>> START
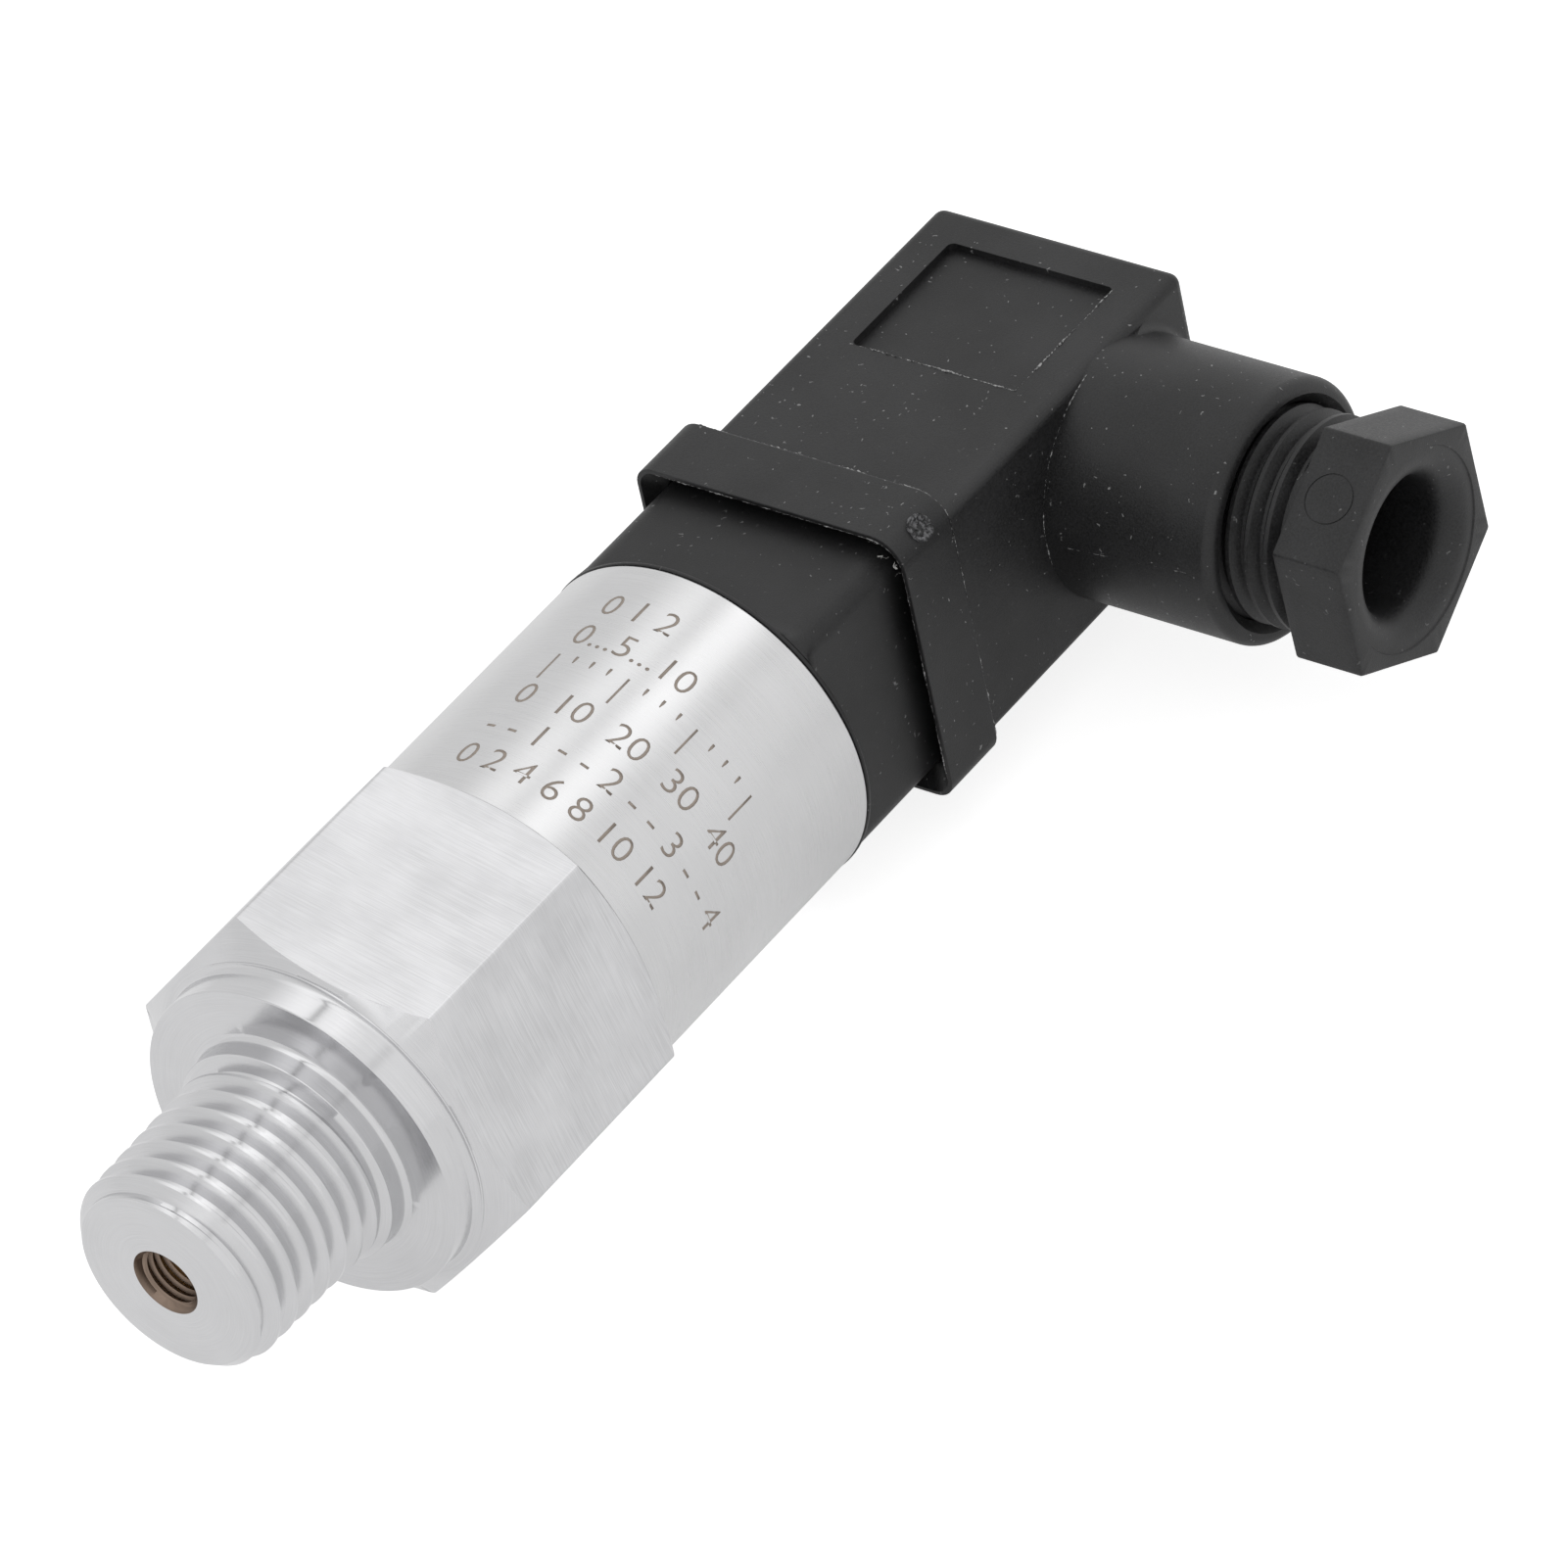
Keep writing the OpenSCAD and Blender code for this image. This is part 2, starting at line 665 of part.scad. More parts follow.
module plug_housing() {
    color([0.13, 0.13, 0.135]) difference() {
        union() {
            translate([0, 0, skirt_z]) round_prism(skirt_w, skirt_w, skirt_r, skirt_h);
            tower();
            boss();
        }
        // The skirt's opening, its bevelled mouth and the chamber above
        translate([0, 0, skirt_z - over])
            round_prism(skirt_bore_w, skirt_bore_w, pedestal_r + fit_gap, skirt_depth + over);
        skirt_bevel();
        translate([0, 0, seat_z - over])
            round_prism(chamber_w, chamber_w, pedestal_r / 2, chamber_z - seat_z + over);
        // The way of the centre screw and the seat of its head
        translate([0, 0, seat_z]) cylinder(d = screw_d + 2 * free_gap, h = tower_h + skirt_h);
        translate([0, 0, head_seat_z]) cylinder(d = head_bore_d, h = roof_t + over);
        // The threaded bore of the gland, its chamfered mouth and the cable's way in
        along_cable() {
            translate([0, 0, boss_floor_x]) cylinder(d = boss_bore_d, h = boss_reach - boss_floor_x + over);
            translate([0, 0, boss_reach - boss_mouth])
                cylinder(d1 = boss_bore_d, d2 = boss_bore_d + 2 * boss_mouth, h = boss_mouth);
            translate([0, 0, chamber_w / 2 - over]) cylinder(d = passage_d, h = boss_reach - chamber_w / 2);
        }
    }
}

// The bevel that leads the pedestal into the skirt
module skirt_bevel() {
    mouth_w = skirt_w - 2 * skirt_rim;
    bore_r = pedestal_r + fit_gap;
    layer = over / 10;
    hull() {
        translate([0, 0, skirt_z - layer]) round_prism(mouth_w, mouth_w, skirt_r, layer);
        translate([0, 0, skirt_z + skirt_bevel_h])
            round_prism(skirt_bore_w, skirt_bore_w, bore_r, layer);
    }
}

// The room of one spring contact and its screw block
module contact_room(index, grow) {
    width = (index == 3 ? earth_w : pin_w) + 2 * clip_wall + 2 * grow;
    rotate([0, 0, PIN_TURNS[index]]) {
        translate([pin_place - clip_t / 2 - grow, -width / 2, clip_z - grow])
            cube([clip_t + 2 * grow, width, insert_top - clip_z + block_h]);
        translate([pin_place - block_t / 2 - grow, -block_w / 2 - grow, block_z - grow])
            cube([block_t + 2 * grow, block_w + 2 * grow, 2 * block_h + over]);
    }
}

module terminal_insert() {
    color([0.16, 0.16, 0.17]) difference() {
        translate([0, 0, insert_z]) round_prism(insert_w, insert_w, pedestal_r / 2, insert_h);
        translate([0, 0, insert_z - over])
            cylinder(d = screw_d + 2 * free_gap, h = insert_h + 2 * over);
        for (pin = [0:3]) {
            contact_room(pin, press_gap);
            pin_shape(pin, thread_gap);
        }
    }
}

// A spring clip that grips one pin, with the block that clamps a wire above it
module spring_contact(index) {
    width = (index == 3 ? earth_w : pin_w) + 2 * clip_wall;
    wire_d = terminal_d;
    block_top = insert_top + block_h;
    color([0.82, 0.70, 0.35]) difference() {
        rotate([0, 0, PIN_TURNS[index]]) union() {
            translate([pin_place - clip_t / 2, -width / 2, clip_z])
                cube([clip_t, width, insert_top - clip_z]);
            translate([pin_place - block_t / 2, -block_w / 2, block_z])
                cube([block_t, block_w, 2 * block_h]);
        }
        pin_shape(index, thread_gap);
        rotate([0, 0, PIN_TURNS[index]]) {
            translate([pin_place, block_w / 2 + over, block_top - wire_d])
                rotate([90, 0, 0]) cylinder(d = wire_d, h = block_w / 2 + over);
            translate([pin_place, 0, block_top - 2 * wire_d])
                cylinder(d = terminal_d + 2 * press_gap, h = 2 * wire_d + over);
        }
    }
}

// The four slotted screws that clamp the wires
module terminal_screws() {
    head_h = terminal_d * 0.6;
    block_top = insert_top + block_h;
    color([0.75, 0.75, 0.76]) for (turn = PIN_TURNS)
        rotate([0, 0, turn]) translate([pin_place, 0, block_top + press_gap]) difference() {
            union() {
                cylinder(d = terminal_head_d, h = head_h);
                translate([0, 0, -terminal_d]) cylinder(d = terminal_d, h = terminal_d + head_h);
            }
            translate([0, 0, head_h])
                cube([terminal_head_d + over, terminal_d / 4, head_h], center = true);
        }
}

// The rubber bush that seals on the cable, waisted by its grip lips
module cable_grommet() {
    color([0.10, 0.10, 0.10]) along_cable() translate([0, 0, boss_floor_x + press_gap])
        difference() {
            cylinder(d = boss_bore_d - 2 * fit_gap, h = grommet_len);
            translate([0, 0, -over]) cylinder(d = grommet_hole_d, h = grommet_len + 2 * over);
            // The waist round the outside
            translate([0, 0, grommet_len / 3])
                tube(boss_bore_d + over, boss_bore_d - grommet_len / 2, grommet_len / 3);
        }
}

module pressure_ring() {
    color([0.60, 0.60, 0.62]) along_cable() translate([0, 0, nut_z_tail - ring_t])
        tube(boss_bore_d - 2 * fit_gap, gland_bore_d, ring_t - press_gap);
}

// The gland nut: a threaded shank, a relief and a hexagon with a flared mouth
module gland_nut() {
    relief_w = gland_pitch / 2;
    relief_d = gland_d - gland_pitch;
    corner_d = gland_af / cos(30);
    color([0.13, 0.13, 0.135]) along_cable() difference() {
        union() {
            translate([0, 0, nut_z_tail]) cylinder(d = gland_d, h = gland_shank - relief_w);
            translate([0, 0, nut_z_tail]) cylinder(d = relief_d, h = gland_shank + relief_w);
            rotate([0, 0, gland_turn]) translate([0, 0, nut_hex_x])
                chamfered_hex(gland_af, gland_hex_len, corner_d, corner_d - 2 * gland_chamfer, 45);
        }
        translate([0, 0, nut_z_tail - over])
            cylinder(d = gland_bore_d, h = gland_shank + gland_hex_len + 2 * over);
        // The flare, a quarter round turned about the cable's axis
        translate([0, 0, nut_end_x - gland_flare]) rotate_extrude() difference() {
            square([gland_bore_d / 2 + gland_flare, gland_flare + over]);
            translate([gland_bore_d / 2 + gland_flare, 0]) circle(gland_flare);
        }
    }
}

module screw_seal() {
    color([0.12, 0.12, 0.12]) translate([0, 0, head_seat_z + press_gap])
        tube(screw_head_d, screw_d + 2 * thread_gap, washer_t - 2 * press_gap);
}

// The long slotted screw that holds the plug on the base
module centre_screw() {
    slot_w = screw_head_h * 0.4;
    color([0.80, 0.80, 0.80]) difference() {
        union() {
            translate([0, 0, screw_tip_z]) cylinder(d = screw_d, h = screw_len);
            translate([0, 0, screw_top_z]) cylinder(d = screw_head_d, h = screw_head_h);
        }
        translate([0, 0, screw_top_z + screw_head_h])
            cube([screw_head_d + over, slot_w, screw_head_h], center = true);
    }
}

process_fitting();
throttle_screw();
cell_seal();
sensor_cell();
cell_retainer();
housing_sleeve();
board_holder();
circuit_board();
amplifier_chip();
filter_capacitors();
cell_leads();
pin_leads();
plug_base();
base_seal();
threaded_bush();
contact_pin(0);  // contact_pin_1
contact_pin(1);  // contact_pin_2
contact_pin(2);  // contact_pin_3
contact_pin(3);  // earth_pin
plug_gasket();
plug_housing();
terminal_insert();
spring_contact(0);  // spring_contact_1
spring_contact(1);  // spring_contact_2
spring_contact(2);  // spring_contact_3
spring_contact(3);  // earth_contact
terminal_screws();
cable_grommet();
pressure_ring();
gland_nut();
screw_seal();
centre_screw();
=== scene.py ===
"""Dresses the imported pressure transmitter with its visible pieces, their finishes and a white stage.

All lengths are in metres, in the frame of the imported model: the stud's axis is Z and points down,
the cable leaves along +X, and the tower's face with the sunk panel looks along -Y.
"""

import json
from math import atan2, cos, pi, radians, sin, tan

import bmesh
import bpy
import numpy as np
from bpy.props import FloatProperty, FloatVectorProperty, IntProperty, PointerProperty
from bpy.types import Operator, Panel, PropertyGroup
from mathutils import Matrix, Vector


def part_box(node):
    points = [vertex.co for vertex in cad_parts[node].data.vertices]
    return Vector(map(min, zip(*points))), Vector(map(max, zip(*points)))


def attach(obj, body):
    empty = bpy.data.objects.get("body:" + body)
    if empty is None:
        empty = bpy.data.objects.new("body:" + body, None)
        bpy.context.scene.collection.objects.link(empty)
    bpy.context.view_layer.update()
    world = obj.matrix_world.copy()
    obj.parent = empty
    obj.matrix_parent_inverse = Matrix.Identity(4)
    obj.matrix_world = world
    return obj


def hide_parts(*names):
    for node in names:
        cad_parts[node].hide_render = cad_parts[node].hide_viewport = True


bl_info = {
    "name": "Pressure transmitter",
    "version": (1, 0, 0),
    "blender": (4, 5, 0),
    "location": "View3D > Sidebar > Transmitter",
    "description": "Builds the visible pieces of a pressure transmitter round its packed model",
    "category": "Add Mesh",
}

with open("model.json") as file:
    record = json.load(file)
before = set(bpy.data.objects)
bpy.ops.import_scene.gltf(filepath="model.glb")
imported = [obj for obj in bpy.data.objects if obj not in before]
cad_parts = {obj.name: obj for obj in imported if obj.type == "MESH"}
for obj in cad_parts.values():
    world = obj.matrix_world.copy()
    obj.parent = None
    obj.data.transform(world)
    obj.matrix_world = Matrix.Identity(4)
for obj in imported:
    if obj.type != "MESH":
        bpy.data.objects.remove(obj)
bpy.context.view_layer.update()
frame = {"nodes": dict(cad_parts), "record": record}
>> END
Required work =
Provide an exact reproduction of only those lines that start at the line containing "process_fitting();" and end at the line containing "from math import", inclusive.

Response for this exercise =
process_fitting();
throttle_screw();
cell_seal();
sensor_cell();
cell_retainer();
housing_sleeve();
board_holder();
circuit_board();
amplifier_chip();
filter_capacitors();
cell_leads();
pin_leads();
plug_base();
base_seal();
threaded_bush();
contact_pin(0);  // contact_pin_1
contact_pin(1);  // contact_pin_2
contact_pin(2);  // contact_pin_3
contact_pin(3);  // earth_pin
plug_gasket();
plug_housing();
terminal_insert();
spring_contact(0);  // spring_contact_1
spring_contact(1);  // spring_contact_2
spring_contact(2);  // spring_contact_3
spring_contact(3);  // earth_contact
terminal_screws();
cable_grommet();
pressure_ring();
gland_nut();
screw_seal();
centre_screw();
=== scene.py ===
"""Dresses the imported pressure transmitter with its visible pieces, their finishes and a white stage.

All lengths are in metres, in the frame of the imported model: the stud's axis is Z and points down,
the cable leaves along +X, and the tower's face with the sunk panel looks along -Y.
"""

import json
from math import atan2, cos, pi, radians, sin, tan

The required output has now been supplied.